> **EXERCISE AIM**
Give again only the lines beginning with the one that contains "len(shape.Solids), round(shape.Volume), box)" and ending with the one that contains "world = obj.matrix_world.copy()"; include both of those lines.

> **MATERIAL SHOWN**
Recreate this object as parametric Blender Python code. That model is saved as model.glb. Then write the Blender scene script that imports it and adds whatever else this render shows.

* * *

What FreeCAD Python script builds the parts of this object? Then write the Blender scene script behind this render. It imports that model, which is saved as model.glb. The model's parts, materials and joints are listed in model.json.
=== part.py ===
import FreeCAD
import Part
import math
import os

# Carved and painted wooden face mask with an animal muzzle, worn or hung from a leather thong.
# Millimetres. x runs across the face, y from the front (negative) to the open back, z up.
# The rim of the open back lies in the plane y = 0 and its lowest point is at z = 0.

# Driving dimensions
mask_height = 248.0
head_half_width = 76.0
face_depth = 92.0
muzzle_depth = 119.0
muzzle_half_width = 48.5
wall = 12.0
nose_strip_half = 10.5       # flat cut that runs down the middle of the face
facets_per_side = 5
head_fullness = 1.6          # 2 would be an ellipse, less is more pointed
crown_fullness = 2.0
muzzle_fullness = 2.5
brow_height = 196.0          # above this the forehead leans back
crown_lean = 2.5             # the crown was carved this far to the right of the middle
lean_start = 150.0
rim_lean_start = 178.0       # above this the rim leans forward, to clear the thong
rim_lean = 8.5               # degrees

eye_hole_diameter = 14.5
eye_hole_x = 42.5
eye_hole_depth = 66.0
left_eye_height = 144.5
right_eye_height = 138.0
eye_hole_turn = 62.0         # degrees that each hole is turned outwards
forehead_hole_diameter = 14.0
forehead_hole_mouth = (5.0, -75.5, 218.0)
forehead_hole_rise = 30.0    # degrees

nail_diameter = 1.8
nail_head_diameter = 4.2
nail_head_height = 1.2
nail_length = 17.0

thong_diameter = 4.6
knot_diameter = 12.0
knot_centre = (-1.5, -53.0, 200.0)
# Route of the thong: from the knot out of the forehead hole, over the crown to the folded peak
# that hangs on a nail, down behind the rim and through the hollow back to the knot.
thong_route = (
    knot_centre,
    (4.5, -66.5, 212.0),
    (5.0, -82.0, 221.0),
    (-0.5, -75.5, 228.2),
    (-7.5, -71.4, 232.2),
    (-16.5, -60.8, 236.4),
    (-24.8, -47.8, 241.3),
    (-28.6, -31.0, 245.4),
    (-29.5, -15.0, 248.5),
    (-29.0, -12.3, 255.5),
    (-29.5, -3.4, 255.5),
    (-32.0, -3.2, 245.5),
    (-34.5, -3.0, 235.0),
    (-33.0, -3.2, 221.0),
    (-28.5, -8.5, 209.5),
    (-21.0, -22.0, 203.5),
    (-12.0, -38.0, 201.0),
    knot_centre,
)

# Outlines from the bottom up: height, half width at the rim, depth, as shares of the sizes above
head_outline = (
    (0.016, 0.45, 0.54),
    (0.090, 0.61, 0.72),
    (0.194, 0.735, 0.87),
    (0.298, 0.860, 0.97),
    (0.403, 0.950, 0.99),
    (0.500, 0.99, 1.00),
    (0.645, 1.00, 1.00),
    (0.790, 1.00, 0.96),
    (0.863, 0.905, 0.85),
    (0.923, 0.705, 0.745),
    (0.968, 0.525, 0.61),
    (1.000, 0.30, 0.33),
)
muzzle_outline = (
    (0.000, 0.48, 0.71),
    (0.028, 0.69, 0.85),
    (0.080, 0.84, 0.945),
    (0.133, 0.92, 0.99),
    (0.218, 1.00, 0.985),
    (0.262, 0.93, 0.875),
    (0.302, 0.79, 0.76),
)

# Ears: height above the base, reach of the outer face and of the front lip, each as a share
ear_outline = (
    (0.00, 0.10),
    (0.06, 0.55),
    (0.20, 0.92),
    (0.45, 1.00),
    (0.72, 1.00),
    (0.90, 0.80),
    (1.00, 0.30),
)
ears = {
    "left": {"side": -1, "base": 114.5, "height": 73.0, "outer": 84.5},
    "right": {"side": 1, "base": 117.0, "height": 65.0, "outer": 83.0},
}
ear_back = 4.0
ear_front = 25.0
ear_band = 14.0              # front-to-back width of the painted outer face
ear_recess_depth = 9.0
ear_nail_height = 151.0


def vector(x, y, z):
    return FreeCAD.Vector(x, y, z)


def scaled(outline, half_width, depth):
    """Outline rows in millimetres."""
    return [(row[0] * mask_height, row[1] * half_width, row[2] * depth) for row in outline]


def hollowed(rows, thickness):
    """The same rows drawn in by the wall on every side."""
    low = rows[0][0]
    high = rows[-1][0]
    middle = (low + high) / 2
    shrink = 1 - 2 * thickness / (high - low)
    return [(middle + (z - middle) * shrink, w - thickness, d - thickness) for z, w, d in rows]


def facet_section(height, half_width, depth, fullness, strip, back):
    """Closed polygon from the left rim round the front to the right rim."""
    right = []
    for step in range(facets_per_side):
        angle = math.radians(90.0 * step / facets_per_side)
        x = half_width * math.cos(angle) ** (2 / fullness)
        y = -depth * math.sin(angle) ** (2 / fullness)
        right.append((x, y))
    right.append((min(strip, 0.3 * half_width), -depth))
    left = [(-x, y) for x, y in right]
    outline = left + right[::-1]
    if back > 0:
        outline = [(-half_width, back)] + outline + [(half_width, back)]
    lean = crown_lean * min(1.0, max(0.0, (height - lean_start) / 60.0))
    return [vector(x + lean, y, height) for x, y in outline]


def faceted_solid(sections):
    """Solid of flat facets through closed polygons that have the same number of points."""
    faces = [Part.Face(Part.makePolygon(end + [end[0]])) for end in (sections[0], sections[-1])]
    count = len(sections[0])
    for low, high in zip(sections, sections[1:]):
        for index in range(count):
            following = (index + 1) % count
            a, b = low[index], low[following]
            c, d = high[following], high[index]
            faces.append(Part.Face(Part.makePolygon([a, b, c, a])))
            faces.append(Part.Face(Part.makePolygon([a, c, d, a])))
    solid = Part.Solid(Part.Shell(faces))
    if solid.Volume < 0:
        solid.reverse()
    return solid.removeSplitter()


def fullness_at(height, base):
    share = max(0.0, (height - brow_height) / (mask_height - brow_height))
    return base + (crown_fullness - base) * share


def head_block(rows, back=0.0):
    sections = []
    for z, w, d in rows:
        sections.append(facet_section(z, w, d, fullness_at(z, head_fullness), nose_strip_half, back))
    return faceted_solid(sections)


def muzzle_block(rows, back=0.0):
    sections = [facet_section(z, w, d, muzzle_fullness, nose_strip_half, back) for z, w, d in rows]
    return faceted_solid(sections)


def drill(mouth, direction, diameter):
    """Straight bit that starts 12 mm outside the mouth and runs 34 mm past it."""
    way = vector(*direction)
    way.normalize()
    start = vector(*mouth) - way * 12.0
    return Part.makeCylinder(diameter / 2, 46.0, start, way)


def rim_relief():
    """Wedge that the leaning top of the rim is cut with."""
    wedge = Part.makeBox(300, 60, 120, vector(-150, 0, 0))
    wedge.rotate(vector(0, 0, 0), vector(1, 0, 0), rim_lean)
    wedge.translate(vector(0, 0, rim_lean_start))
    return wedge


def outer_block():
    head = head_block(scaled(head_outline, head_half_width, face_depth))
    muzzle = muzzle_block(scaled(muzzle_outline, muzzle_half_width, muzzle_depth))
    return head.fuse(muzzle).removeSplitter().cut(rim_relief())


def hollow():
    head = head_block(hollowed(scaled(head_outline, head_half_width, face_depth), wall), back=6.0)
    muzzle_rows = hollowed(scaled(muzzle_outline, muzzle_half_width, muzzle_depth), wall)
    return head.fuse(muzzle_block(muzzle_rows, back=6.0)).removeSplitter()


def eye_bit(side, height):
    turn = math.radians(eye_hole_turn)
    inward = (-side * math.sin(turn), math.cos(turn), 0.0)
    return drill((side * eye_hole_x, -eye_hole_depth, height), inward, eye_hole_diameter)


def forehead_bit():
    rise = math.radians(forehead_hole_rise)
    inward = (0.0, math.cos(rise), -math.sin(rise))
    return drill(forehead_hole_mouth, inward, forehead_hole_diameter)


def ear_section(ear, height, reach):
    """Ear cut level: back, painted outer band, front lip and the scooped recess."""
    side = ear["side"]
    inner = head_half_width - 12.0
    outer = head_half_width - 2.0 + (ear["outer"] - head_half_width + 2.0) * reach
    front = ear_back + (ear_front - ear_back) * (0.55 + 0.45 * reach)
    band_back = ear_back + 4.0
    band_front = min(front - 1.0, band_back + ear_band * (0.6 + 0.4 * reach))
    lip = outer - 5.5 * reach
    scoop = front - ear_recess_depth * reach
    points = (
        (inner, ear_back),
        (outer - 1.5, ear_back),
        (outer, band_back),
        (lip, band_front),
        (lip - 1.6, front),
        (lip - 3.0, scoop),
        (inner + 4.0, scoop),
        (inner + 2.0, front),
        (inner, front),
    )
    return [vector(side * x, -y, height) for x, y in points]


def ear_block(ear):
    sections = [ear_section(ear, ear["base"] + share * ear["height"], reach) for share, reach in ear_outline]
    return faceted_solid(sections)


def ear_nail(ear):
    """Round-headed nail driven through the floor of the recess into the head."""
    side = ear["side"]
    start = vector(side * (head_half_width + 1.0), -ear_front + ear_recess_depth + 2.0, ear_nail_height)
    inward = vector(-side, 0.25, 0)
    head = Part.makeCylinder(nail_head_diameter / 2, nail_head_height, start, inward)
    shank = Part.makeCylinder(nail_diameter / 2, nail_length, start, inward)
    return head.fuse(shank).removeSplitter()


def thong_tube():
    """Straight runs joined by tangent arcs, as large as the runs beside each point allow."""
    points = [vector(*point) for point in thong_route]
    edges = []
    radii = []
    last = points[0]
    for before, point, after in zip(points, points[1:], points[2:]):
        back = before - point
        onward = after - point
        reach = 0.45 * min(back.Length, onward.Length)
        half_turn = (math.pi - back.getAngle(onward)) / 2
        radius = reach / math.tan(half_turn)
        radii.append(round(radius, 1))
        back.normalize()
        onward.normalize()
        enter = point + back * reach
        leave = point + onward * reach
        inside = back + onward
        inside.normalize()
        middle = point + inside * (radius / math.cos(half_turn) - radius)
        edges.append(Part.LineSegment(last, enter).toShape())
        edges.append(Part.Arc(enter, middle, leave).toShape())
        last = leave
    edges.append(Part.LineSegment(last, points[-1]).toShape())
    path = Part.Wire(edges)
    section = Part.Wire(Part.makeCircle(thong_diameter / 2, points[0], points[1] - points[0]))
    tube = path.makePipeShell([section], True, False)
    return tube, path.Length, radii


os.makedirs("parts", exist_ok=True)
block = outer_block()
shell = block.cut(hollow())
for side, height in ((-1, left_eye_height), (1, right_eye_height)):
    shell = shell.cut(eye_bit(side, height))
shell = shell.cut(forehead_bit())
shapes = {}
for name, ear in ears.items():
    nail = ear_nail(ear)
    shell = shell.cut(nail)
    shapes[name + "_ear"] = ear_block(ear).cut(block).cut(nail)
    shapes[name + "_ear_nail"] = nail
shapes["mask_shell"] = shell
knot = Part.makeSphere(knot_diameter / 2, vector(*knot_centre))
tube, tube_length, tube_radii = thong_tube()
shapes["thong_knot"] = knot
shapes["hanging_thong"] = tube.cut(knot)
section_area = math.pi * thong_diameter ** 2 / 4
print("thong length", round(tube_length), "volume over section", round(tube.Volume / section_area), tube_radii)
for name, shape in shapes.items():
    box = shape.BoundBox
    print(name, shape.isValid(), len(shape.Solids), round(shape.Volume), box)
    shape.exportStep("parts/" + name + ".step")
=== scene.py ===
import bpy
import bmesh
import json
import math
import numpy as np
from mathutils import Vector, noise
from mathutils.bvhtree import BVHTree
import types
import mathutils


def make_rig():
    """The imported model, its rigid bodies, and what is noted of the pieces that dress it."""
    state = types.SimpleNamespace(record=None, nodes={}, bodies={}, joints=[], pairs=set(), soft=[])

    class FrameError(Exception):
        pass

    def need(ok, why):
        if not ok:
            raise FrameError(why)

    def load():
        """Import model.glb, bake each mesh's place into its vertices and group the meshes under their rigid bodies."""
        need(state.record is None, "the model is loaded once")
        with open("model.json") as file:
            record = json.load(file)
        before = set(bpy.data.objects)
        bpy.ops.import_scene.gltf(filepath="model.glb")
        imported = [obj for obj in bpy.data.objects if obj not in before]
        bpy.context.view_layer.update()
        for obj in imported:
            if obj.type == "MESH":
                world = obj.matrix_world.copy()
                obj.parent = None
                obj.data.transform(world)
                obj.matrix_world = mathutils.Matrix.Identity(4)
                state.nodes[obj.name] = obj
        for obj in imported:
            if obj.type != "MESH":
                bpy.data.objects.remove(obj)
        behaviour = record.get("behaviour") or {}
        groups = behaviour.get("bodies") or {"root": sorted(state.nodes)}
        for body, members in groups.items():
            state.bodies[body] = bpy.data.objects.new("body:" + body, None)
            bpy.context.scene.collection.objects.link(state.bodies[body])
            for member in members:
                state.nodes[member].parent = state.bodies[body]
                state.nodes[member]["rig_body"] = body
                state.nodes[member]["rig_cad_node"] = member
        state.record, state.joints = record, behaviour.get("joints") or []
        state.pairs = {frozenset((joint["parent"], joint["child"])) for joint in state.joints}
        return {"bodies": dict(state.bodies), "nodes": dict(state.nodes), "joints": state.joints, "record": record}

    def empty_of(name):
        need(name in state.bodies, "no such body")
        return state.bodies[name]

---

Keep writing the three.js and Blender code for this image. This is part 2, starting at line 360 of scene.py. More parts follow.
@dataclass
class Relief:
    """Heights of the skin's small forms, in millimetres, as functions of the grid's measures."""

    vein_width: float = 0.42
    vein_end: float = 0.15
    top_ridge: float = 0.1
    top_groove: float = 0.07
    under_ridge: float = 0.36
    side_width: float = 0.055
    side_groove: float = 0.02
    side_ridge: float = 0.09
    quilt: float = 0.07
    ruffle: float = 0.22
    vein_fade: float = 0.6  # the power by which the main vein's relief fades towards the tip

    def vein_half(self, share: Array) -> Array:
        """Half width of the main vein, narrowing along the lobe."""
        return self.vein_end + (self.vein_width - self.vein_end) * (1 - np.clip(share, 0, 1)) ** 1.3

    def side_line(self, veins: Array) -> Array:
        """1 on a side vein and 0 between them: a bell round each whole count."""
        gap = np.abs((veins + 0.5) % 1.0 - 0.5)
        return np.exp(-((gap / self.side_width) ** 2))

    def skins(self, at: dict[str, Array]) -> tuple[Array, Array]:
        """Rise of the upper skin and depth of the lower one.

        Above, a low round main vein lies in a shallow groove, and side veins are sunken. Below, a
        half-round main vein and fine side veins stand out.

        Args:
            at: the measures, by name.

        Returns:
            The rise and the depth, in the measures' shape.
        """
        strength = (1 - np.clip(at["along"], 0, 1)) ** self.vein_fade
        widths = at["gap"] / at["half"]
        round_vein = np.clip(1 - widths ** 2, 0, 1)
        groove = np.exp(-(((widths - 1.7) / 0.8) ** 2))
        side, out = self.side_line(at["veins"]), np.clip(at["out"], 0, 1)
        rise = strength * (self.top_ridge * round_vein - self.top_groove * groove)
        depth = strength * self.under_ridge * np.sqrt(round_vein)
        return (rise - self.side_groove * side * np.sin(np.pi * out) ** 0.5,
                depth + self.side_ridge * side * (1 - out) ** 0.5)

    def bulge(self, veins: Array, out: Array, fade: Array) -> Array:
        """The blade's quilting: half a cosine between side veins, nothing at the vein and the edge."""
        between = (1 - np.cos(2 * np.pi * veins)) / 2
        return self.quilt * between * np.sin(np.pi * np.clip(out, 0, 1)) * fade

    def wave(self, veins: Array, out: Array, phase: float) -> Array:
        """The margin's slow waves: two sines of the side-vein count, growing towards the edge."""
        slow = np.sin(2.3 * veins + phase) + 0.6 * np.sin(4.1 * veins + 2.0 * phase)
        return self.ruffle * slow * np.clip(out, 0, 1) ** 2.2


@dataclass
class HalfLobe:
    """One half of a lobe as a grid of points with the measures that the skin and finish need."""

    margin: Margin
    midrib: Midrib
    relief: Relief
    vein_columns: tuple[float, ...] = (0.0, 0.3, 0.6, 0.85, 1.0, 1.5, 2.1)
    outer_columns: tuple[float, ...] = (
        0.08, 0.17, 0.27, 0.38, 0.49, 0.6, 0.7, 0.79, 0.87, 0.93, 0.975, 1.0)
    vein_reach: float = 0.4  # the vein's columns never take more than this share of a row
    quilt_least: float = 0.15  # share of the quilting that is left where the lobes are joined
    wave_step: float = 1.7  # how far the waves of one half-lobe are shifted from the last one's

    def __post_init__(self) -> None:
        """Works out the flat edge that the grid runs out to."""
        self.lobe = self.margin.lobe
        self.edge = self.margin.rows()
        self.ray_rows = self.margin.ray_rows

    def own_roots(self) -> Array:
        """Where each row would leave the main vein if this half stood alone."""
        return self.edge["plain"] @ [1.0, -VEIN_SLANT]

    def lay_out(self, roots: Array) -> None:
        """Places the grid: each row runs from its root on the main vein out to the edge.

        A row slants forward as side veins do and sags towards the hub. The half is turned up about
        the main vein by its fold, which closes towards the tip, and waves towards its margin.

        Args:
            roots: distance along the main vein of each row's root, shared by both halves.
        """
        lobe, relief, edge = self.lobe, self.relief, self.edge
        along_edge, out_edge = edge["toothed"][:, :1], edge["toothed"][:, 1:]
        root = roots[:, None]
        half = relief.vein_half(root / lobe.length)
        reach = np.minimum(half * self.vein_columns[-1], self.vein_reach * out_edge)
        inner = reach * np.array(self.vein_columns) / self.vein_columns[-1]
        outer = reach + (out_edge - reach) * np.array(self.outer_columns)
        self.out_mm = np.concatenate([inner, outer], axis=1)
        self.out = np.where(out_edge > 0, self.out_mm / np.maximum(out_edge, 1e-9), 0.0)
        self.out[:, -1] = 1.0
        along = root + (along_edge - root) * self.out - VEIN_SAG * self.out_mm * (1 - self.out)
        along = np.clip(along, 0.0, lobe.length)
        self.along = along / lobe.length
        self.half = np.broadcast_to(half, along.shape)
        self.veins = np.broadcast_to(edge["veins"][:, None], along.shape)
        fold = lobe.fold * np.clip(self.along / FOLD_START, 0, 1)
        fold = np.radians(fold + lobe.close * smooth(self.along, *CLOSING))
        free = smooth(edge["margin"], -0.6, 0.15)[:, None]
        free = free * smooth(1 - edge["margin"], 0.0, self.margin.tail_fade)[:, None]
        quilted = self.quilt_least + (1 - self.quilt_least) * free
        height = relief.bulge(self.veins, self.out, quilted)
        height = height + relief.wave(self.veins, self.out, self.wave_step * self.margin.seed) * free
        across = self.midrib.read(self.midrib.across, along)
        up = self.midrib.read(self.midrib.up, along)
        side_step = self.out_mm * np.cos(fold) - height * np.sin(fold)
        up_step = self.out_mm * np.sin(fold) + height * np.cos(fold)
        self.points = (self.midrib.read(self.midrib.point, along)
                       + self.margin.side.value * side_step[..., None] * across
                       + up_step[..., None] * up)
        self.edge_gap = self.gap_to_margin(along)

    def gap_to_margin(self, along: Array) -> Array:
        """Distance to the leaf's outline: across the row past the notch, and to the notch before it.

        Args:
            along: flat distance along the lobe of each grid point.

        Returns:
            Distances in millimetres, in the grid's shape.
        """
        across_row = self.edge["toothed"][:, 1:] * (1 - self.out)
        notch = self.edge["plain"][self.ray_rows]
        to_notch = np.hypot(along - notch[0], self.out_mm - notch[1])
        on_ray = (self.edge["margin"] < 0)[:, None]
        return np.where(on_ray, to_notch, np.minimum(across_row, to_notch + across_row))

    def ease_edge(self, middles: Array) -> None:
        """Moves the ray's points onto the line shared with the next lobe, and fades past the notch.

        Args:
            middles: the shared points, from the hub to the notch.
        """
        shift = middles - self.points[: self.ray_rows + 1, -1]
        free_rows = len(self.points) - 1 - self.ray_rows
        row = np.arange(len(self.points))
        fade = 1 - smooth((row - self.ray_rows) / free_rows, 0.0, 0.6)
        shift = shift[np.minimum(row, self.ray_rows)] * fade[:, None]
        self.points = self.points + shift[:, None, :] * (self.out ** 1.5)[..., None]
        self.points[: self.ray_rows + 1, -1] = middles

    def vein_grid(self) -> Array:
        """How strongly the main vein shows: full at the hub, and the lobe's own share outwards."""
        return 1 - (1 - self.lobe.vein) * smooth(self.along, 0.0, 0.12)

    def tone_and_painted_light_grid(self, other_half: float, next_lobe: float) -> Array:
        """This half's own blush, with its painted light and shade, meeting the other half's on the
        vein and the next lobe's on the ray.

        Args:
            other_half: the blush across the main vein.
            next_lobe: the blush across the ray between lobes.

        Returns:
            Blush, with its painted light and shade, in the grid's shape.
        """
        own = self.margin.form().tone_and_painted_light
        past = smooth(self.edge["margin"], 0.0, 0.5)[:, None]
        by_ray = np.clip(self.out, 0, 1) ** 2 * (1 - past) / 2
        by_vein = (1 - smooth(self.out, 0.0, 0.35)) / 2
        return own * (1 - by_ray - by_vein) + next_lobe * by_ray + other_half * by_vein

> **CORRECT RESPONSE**
    print(name, shape.isValid(), len(shape.Solids), round(shape.Volume), box)
    shape.exportStep("parts/" + name + ".step")
=== scene.py ===
import bpy
import bmesh
import json
import math
import numpy as np
from mathutils import Vector, noise
from mathutils.bvhtree import BVHTree
import types
import mathutils


def make_rig():
    """The imported model, its rigid bodies, and what is noted of the pieces that dress it."""
    state = types.SimpleNamespace(record=None, nodes={}, bodies={}, joints=[], pairs=set(), soft=[])

    class FrameError(Exception):
        pass

    def need(ok, why):
        if not ok:
            raise FrameError(why)

    def load():
        """Import model.glb, bake each mesh's place into its vertices and group the meshes under their rigid bodies."""
        need(state.record is None, "the model is loaded once")
        with open("model.json") as file:
            record = json.load(file)
        before = set(bpy.data.objects)
        bpy.ops.import_scene.gltf(filepath="model.glb")
        imported = [obj for obj in bpy.data.objects if obj not in before]
        bpy.context.view_layer.update()
        for obj in imported:
            if obj.type == "MESH":
                world = obj.matrix_world.copy()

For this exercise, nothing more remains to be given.